- WORK TO COMPLETE -
Copy each line of the records that holds the string "high".

- GIVEN RECORDS -
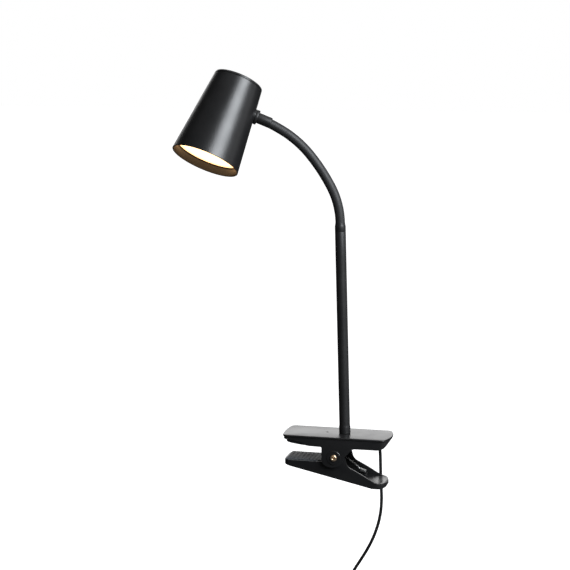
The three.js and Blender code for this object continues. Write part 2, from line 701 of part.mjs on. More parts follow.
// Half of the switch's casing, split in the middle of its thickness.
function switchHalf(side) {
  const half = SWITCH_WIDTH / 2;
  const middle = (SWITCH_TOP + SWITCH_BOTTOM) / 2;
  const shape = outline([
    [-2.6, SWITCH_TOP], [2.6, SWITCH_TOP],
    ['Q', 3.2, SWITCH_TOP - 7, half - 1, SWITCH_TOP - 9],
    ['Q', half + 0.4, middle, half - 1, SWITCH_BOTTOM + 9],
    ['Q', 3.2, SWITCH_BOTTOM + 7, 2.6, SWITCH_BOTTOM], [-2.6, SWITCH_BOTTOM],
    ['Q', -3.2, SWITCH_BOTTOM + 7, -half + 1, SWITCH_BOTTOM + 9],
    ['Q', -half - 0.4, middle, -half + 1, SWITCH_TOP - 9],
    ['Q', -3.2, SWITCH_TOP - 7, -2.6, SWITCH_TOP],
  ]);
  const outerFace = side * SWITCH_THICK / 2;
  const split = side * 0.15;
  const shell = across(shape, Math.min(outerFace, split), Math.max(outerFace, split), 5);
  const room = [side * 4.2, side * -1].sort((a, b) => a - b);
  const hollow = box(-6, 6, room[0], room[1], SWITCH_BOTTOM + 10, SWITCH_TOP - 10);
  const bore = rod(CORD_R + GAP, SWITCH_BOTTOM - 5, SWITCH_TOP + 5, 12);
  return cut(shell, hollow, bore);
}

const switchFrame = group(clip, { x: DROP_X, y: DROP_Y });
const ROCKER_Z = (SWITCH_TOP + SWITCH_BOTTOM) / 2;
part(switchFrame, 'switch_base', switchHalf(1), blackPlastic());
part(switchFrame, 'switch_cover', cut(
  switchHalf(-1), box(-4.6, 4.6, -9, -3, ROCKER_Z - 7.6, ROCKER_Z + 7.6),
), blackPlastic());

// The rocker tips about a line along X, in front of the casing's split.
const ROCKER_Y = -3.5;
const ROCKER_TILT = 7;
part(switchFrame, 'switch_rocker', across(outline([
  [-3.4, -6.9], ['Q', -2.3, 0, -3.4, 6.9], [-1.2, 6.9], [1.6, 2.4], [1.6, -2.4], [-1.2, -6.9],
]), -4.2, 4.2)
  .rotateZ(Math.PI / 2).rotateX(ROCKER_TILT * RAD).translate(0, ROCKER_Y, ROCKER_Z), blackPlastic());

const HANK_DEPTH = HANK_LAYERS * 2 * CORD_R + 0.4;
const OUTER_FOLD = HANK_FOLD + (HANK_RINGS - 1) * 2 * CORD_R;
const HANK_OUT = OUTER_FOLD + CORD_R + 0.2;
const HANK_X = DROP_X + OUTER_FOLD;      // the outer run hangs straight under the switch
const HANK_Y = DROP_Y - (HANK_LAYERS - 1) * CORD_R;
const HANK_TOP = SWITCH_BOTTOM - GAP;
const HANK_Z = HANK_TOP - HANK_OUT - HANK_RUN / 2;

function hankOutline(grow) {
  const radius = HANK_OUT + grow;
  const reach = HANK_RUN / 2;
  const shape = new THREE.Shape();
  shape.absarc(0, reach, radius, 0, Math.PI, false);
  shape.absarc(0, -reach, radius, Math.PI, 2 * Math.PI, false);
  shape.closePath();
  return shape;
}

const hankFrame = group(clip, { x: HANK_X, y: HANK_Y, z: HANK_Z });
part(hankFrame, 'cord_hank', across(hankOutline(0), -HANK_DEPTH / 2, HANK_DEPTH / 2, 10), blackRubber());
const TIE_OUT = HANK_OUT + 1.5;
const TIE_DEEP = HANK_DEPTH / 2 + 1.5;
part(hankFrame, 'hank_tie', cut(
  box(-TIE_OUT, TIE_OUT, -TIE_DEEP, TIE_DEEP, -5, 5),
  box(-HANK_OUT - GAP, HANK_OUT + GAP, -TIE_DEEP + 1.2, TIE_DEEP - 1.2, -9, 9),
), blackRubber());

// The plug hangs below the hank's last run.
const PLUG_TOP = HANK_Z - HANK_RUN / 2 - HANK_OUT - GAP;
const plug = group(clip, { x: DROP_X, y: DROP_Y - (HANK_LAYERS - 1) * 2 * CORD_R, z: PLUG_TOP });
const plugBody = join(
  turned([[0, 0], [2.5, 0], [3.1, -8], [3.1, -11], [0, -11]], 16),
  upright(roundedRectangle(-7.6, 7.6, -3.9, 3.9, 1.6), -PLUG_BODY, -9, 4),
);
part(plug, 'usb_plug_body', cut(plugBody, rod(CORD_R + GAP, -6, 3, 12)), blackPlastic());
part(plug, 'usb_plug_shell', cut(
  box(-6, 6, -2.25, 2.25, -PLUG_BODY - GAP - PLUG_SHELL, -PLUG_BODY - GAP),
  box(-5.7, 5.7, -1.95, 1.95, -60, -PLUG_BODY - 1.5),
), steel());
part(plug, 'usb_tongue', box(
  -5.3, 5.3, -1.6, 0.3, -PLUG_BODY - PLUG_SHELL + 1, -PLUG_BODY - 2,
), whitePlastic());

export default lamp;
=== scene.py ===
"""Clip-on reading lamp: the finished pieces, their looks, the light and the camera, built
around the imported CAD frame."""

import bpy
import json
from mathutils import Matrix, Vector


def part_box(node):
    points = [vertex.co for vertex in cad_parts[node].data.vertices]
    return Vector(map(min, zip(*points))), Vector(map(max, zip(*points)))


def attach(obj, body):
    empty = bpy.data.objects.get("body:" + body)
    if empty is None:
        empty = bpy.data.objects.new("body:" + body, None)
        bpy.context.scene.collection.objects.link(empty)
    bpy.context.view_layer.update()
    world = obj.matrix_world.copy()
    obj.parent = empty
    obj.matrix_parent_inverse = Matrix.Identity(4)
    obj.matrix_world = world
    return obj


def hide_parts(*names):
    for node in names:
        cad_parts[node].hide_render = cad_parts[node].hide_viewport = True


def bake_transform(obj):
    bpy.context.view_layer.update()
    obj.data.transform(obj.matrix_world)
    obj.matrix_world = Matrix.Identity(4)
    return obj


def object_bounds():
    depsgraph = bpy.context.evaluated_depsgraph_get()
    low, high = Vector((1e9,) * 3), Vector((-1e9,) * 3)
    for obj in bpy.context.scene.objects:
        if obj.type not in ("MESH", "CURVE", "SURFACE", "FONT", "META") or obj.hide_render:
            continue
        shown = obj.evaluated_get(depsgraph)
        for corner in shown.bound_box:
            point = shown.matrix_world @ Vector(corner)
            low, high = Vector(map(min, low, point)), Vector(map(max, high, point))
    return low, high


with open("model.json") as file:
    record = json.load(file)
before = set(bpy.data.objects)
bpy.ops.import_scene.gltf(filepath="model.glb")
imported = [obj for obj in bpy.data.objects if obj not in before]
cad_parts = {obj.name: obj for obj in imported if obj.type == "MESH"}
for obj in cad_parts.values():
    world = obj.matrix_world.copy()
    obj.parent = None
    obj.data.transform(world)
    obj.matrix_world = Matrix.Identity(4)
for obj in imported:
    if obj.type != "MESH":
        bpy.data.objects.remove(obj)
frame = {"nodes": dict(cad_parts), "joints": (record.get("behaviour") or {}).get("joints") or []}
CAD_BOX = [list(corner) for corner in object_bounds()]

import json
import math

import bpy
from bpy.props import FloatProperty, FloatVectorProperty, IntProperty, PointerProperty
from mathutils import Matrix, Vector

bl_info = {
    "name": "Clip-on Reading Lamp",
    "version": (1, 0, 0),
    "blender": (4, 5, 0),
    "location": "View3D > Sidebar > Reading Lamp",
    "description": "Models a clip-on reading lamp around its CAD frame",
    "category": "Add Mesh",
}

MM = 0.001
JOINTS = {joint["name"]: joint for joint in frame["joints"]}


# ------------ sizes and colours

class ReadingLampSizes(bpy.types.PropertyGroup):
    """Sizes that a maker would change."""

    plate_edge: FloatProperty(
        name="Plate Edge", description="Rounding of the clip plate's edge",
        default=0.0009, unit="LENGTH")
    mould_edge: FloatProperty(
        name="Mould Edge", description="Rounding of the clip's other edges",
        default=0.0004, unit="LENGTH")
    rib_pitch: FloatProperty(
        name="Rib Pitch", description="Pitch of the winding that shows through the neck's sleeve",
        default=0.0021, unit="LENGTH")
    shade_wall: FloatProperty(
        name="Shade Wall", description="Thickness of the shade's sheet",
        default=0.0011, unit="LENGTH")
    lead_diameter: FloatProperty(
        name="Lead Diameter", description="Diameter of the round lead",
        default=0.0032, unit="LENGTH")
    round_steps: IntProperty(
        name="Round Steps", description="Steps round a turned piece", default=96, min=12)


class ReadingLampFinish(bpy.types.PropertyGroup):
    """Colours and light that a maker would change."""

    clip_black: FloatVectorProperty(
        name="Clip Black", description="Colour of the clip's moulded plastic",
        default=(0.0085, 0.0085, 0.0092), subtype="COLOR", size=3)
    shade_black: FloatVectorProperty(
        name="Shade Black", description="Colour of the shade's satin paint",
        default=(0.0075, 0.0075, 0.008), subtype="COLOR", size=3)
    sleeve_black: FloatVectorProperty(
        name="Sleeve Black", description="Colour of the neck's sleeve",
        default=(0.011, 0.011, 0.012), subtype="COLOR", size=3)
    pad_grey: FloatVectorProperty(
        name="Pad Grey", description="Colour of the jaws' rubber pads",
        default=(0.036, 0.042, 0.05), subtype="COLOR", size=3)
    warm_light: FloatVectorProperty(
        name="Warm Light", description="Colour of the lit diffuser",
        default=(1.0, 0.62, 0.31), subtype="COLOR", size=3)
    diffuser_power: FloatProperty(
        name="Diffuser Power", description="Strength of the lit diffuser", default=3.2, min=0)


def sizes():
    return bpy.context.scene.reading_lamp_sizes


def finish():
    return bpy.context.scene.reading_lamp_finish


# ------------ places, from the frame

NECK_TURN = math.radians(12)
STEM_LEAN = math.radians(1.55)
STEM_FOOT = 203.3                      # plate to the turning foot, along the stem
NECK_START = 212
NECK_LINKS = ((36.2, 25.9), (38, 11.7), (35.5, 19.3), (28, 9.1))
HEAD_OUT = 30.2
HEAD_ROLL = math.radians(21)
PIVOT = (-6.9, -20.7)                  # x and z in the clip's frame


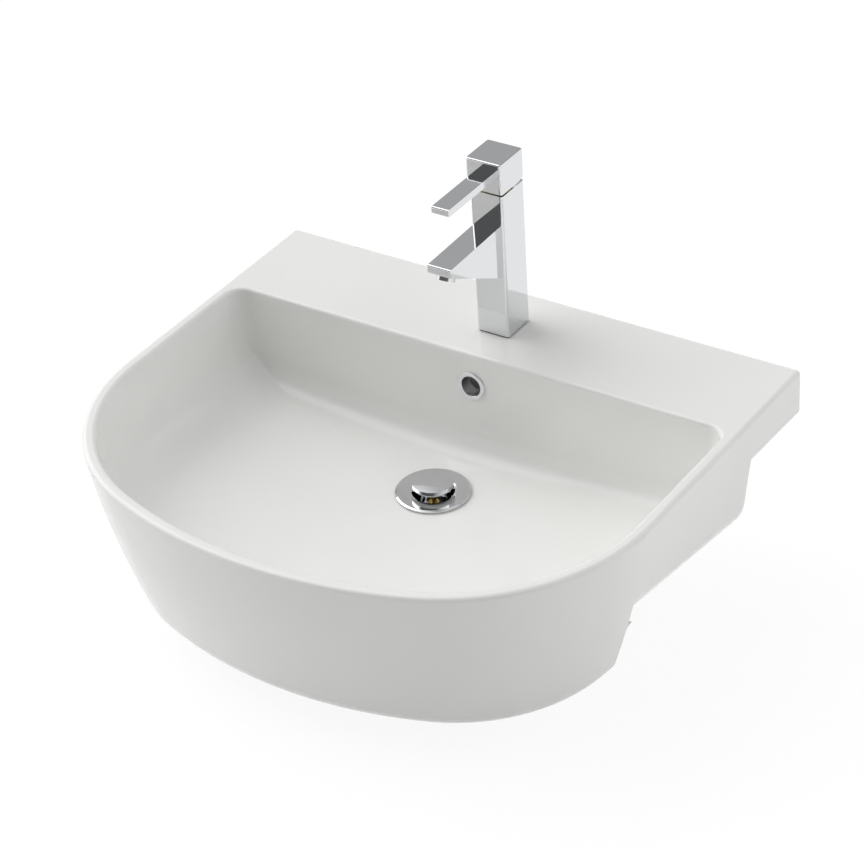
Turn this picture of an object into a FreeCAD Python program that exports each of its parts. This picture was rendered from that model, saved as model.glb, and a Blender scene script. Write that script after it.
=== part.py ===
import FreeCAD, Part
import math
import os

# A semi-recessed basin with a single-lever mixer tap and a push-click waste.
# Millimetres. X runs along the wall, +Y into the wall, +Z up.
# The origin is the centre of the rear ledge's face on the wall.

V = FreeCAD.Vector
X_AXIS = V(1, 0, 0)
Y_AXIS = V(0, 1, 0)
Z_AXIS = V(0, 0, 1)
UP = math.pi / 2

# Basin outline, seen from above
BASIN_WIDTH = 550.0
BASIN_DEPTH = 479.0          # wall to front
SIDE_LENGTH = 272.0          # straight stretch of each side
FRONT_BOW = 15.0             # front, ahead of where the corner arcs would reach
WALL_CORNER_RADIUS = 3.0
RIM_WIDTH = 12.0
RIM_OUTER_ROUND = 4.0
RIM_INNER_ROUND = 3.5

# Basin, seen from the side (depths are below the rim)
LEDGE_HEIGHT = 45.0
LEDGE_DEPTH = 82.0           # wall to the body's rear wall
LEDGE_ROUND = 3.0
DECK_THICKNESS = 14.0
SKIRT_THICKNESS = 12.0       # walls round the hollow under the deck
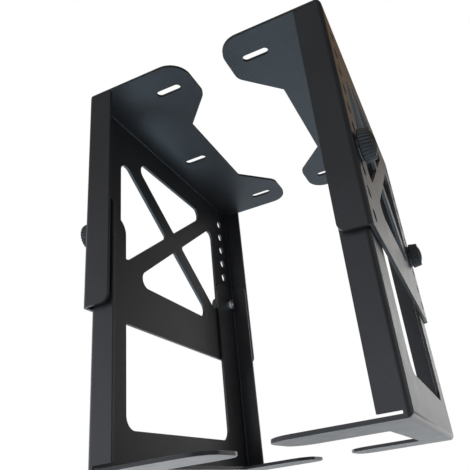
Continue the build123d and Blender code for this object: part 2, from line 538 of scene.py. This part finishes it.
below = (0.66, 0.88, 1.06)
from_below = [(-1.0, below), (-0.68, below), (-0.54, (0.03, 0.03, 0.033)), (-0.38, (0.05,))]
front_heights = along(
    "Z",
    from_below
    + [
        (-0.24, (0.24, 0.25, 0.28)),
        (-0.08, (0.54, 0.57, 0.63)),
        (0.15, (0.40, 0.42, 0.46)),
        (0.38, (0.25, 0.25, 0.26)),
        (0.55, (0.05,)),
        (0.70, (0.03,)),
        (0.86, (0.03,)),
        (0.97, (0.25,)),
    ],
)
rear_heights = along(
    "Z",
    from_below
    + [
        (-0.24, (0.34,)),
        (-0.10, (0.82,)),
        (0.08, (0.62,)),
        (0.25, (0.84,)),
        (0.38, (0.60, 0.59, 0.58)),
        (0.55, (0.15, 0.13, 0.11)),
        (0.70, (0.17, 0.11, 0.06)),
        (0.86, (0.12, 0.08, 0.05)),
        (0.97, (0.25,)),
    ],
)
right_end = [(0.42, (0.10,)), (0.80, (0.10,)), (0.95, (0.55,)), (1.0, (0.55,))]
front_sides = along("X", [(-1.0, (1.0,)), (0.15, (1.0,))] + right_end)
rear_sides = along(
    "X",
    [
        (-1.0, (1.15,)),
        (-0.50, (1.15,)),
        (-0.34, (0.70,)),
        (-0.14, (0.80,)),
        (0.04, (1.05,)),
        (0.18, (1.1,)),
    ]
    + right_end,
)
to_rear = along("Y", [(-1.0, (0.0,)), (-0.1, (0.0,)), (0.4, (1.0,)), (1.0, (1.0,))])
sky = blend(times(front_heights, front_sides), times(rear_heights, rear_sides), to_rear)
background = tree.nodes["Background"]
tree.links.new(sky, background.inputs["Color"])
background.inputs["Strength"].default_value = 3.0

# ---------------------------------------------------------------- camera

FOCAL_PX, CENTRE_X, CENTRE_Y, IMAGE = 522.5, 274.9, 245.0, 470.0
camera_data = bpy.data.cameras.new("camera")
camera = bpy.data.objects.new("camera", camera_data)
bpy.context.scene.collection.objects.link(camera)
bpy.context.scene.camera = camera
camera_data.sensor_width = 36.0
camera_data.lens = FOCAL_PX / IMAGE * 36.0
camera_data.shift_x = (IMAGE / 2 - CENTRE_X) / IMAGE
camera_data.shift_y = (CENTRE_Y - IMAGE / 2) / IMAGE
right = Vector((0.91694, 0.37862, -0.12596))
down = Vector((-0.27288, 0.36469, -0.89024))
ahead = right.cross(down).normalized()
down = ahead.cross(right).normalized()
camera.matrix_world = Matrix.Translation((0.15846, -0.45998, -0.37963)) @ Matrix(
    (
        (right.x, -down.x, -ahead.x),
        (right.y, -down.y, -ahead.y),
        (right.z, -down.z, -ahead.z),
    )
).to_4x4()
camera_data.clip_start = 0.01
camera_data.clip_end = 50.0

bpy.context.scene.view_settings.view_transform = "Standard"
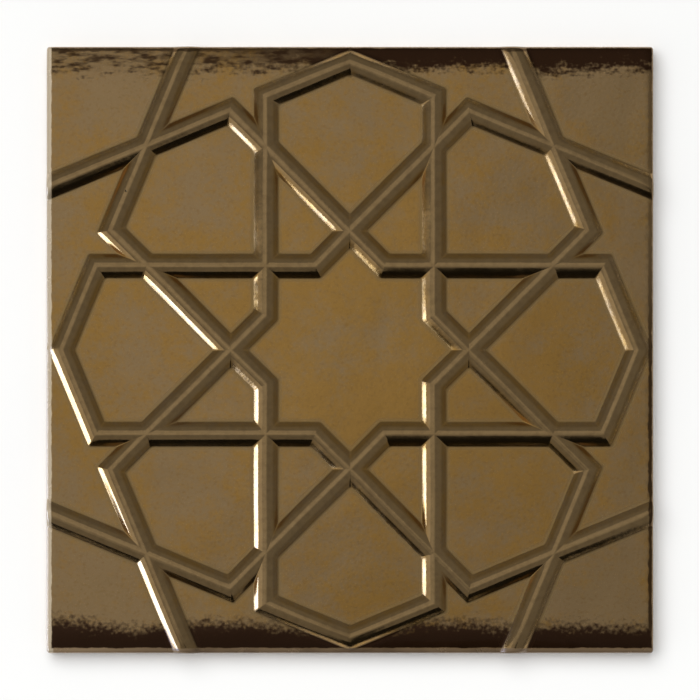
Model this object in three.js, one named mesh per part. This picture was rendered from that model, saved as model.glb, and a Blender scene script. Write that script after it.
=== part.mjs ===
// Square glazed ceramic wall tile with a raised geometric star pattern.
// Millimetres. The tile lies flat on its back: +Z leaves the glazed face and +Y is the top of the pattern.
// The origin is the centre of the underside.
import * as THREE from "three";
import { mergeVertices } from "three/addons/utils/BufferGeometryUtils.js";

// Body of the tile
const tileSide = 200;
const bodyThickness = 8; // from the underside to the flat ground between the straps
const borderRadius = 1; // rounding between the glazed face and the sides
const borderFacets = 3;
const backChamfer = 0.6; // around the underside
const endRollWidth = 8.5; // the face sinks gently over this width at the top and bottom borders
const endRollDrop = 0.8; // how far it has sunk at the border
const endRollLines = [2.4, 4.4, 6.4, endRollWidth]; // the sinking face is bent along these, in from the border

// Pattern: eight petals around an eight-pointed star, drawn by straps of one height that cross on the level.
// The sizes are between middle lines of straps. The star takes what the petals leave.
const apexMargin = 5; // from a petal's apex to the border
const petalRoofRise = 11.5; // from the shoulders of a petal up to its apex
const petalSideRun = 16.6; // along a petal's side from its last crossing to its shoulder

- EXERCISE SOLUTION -
    low, high = Vector((1e9,) * 3), Vector((-1e9,) * 3)
            low, high = Vector(map(min, low, point)), Vector(map(max, high, point))
    return low, high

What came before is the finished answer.